In front of an audience of more than 200 compliance professionals and other attendees, Schrems also suggested that the top-line fine of 4 percent of global turnover may not be quite the sizeable fine that it appears to be.

“If you’re really big and data’s your main business, a case like that usually takes 5 to 10 years to resolve [and the fine] is only 4 percent of your annual turnover anyway,” said Schrems. Consequently, he said, it may be a “worthwhile investment” for data companies to continue as they are and legally challenge data regulators’ complaints and investigations for years. That way, he said, they can continue to generate massive revenues before they are required to change their practices.

“Certain DPAs are being—at least in public—very bold and are saying, ‘We’re now going to use these powers as well,’ while others have already said, ‘We’re more or less going to continue to help companies.’ So that’s going to be interesting to see how the culture changes.”

Max Schrems, Founder, NOYB

“So I wonder if, for these guys, the 4 percent [penalty] is even sufficient,” he said.

Schrems believes that data protection in Europe has been let down in the past by lax enforcement. The “big criticism,” he said, is that while “we walk around and say we’re the biggest privacy protectors the world has ever seen … the bottom line is that … there are all these fundamental rights and privacy law in Europe, but if you don’t really comply, nothing is ever going to happen anyway.”

Referring to the previous EU data protection directive, Schrems said: “The reality is we had a nice law, but no one ever enforced it in practice,” adding that “financially, it made more sense for most companies to just totally ignore it than follow the law” because the cost of compliance was disproportionately larger than any penalty. In Austria, for example, the maximum fine for a data breach under its data protection laws was just €25,000 (U.S. $28,000): Compare that to the £500,000 (U.S. $639,000) maximum that Facebook received in October from the U.K.’s Information Commissioner’s Office.

Despite the fact that the GDPR—as well as the European Data Protection Board, which is meant to oversee how national data protection authorities implement the new rules—are supposed to ensure uniformity, however, Schrems thinks that the level of enforcement on privacy issues may continue to be uneven throughout the European Union. 
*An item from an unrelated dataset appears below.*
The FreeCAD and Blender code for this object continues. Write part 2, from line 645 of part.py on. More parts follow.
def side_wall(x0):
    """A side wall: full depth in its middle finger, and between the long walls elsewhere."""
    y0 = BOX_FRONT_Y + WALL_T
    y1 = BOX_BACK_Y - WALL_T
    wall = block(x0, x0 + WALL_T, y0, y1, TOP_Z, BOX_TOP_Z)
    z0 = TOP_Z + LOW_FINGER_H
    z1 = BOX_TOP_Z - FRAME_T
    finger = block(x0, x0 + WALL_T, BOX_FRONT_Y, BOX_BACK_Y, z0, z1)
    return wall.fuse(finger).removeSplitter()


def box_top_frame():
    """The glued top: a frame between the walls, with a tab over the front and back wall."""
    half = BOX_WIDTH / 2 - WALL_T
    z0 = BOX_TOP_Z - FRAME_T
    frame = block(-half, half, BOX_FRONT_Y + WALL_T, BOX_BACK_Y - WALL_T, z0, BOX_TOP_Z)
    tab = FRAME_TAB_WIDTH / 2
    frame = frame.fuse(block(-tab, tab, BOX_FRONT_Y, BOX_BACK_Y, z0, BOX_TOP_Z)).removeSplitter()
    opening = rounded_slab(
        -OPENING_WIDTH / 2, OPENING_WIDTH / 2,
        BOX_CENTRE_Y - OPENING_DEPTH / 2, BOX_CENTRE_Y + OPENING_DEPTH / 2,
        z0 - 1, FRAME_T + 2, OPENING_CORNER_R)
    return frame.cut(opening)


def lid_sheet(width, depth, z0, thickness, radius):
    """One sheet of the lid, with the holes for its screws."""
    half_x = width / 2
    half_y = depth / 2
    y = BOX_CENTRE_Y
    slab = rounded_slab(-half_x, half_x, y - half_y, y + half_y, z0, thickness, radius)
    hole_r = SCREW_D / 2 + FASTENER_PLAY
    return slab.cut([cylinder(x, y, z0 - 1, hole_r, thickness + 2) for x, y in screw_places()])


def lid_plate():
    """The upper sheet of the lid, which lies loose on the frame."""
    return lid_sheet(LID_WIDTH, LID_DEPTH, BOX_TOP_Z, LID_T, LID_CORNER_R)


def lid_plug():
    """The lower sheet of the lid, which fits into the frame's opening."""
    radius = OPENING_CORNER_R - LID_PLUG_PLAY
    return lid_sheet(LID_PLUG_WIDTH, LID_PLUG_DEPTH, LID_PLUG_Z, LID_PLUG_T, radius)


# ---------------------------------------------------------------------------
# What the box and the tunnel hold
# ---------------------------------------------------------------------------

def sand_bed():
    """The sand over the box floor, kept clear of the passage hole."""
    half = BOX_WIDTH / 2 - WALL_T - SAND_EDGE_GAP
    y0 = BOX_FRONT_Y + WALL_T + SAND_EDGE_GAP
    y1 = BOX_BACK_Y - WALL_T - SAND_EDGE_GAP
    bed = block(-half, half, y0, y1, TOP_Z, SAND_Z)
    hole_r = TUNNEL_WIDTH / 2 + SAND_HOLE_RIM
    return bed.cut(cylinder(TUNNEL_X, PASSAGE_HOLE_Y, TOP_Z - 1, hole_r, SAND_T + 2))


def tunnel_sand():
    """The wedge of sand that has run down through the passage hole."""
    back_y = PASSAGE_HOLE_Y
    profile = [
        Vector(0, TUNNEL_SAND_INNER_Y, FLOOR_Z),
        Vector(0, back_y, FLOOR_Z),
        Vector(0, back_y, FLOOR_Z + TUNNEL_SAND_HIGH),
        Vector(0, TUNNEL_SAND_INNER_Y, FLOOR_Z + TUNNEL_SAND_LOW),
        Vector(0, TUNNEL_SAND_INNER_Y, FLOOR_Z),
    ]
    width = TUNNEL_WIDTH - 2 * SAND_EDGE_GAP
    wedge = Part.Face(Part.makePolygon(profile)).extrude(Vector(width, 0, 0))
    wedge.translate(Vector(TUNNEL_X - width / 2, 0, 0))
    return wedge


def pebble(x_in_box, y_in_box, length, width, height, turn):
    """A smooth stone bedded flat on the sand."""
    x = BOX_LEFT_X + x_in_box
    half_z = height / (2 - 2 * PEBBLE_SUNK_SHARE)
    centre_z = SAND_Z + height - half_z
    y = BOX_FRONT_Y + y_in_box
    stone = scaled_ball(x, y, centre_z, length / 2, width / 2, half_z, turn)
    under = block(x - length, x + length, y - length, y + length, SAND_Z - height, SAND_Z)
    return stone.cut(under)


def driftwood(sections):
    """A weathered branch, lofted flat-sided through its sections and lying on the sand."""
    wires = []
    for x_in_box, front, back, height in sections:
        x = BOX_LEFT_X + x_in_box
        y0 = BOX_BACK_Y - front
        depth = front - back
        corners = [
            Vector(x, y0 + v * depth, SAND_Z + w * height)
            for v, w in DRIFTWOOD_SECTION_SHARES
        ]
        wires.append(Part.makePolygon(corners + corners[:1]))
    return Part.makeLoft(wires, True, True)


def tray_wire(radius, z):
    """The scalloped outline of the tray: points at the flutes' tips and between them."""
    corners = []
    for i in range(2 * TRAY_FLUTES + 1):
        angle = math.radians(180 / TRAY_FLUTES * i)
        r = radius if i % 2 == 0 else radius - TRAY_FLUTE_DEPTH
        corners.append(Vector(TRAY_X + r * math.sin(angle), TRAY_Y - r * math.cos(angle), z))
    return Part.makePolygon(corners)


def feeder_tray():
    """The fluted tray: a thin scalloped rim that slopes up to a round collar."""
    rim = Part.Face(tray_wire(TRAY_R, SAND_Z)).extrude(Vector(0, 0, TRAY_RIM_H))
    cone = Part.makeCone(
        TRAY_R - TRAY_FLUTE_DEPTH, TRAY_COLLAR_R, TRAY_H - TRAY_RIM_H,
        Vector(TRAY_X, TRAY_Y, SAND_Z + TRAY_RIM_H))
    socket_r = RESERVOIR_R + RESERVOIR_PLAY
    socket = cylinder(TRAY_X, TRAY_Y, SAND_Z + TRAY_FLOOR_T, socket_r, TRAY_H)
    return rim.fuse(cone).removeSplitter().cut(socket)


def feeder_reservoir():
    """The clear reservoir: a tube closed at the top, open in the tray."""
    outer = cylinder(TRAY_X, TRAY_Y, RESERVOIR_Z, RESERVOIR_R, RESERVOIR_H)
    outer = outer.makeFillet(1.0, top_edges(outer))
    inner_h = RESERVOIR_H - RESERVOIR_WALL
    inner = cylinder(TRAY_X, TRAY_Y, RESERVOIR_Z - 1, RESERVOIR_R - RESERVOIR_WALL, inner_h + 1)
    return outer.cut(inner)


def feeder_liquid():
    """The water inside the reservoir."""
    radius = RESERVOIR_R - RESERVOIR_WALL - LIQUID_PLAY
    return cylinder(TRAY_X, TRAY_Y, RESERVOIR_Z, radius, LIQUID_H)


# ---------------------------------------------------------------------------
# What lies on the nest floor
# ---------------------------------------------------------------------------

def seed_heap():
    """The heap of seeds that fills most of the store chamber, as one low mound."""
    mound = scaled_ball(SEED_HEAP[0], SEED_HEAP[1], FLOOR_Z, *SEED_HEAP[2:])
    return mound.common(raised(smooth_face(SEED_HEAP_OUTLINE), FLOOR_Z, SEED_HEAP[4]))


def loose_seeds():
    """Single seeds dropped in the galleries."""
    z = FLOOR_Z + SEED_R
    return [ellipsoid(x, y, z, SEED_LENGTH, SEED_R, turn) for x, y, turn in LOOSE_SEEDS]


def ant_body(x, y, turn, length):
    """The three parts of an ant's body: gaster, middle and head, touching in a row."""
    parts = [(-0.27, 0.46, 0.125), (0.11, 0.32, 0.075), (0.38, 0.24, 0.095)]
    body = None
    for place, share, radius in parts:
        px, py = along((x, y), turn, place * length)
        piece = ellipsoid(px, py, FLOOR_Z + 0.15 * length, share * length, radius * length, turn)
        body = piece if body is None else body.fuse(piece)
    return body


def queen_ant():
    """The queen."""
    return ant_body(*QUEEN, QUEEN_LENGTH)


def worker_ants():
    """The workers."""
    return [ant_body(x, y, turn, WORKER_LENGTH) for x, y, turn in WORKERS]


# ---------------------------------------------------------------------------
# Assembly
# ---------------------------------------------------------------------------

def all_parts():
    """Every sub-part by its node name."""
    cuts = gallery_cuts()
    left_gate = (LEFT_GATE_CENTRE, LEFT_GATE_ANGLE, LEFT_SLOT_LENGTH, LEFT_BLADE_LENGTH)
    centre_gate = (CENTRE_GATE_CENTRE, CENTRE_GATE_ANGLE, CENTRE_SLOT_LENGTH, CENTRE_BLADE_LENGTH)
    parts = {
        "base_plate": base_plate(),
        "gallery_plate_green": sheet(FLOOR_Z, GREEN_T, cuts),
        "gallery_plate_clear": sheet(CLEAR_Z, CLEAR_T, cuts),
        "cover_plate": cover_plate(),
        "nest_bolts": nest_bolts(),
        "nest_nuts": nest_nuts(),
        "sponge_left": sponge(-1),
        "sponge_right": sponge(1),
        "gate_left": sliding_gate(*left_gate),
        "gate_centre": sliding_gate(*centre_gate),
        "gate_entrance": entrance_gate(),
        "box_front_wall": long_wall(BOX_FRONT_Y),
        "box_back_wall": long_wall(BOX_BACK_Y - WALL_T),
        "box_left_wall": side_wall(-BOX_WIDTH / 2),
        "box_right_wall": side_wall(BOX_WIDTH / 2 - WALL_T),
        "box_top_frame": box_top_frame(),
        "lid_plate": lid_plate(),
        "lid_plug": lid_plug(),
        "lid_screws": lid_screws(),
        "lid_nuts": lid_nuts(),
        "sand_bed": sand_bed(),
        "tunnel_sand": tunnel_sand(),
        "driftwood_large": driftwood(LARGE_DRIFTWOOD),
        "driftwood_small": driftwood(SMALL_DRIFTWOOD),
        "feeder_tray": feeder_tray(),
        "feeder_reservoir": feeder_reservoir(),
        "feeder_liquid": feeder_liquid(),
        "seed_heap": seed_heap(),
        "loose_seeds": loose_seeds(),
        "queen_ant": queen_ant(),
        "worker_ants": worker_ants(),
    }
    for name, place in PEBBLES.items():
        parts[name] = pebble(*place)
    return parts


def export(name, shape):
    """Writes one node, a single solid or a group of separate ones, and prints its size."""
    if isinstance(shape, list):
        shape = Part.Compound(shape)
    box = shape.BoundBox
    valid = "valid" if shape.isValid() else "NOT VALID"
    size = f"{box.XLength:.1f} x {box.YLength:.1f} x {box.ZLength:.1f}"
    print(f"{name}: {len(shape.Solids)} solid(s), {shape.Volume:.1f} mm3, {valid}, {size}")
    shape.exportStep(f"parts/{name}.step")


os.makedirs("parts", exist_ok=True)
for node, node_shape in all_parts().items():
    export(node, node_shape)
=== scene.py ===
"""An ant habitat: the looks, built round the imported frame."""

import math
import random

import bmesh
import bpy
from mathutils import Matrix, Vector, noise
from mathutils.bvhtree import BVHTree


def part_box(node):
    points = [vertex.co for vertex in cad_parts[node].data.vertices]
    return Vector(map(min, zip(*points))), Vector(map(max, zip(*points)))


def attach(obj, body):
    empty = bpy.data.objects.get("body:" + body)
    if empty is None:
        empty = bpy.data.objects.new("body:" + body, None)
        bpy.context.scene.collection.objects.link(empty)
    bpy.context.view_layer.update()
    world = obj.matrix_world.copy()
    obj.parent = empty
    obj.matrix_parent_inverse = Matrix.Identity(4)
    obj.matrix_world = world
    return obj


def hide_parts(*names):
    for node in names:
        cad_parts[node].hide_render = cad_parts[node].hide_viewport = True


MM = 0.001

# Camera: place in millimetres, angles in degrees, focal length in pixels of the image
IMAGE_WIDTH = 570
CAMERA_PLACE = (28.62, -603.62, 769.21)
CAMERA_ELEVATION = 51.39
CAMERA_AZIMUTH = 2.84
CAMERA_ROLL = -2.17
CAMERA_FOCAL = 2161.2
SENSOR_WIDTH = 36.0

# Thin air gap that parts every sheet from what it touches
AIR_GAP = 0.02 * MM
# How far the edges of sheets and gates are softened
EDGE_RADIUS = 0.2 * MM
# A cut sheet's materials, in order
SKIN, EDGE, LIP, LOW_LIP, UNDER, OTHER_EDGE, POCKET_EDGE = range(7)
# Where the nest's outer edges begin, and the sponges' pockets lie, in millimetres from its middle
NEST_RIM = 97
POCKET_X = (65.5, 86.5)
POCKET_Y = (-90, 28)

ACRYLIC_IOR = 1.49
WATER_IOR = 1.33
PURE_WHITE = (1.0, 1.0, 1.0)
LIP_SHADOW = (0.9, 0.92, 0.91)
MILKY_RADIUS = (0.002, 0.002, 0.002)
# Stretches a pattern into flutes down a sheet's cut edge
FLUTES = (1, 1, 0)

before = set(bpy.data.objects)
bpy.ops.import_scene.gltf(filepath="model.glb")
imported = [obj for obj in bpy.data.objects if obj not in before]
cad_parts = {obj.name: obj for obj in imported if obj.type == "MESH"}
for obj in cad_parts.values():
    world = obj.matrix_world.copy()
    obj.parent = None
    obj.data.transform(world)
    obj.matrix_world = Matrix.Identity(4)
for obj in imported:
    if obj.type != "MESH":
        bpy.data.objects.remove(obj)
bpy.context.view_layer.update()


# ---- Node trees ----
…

He also thinks there are likely to be differences in the approach and “culture” that national regulators take. For example, he says, some national data protection authorities will try to help companies comply, “which, in practice, we don’t do in most other fields, because we know that their actions are massive violations of the law,” while others will simply fine them—possibly taking on smaller companies (the “low-hanging fruit,” as he referred to them) first. Some may also be keener than others to try out the extensive powers that the GDPR provides them with.

According to Schrems, when he brought his first complaints against Facebook to the Irish Data Protection Authority in 2011, the Authority’s office was based in a small town outside of Dublin and was situated above a supermarket. It had a staff of just 20 people—none of whom was a lawyer or a trained technical expert. With the onset of GDPR, however, the regulator now has a staff of more than 100 people and has in-house legal and technical experts.
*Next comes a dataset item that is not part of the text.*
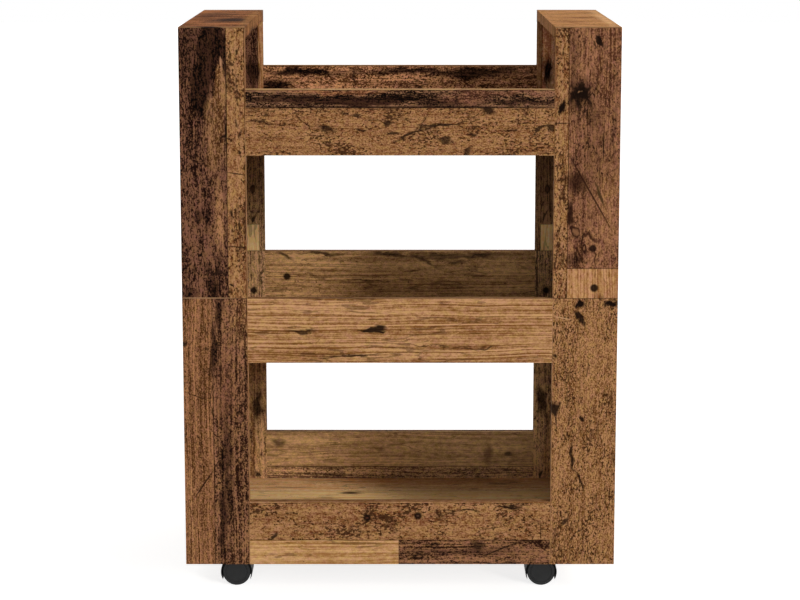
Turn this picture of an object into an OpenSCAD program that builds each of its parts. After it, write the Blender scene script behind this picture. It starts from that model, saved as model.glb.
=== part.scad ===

“It’s going to be interesting because certain data protection authorities now have, for the first time, serious power to enforce stuff or to raid a company and really say, ‘We want to see what’s on your servers,’ ” said Schrems.

“Certain DPAs are being—at least in public—very bold and are saying, ‘We’re now going to use these powers as well,’ while others have already said, ‘We’re more or less going to continue to help companies.’ So that’s going to be interesting to see how the culture changes,” he added.

He declined, however, to predict which data regulators would be the most or least aggressive. “We don’t really have a ranking so far,” said Schrems, though he added that “we’re doing a mapping exercise to understand the possibilities of where to enforce stuff.”

Schrems’ NOYB is a non-profit organisation set up to champion consumer rights and launch “strategic” court cases under GDPR, the proposed EU ePrivacy directive, and on privacy issues in general, so he has an interest in checking the enforcement records of EU members.

Under Article 80 of the GDPR (which refers to representation of data subjects), not-for-profit organisations can make class-action-style compensation claims for consumers if the case is in the public interest. On 25 May, when the regulation came into force, Schrems filed the first complaints using GDPR against Google and Facebook over the way both companies coerced consumers into accepting their data policies to use their services. The companies could face combined penalties of up to €7 billion (U.S. $8 billion) under GDPR, but it is likely to be a lengthy—and expensive—process, he admits.

While data companies are likely to be key targets, Schrems believes that few other companies have woken up to the real threat that Article 80 may pose, as GDPR allows people to claim for “emotional damages”—a new concept for many EU jurisdictions, he says, and one that has a “price tag.”

“GDPR now foresees emotional damage in the sense of, ‘You lost a million data sets, these million people now have the emotional fear of the data somewhere in Russia.’ And there is going to be a price tag on that,” said Schrems.

“We don’t know the price tag, and it is going to be very different in member states. For example, Austria has very limited damages awards. But there are some member states that have much higher ones. The interesting thing is usually these cases are mass damages, so if you have a database with a million people, you have a million people that have a claim against you,” he added.

Schrems pointed out that in Canada, for example, a single privacy violation can cost a company up to €20,000 (U.S. $23,000) in damages. “If you multiply that by a million people, then you get price tags that go way beyond the €20 million in damages and penalties,” said Schrems. And while regulatory penalties can be lowered if companies can prove they had measures, protocols, and procedures to mitigate risks of a breach, for example, damages awards do not.

“Damages are calculated on the damage you did. It doesn’t matter if you tried to comply with the law or totally ignored it—the damage is the same,” warned Schrems.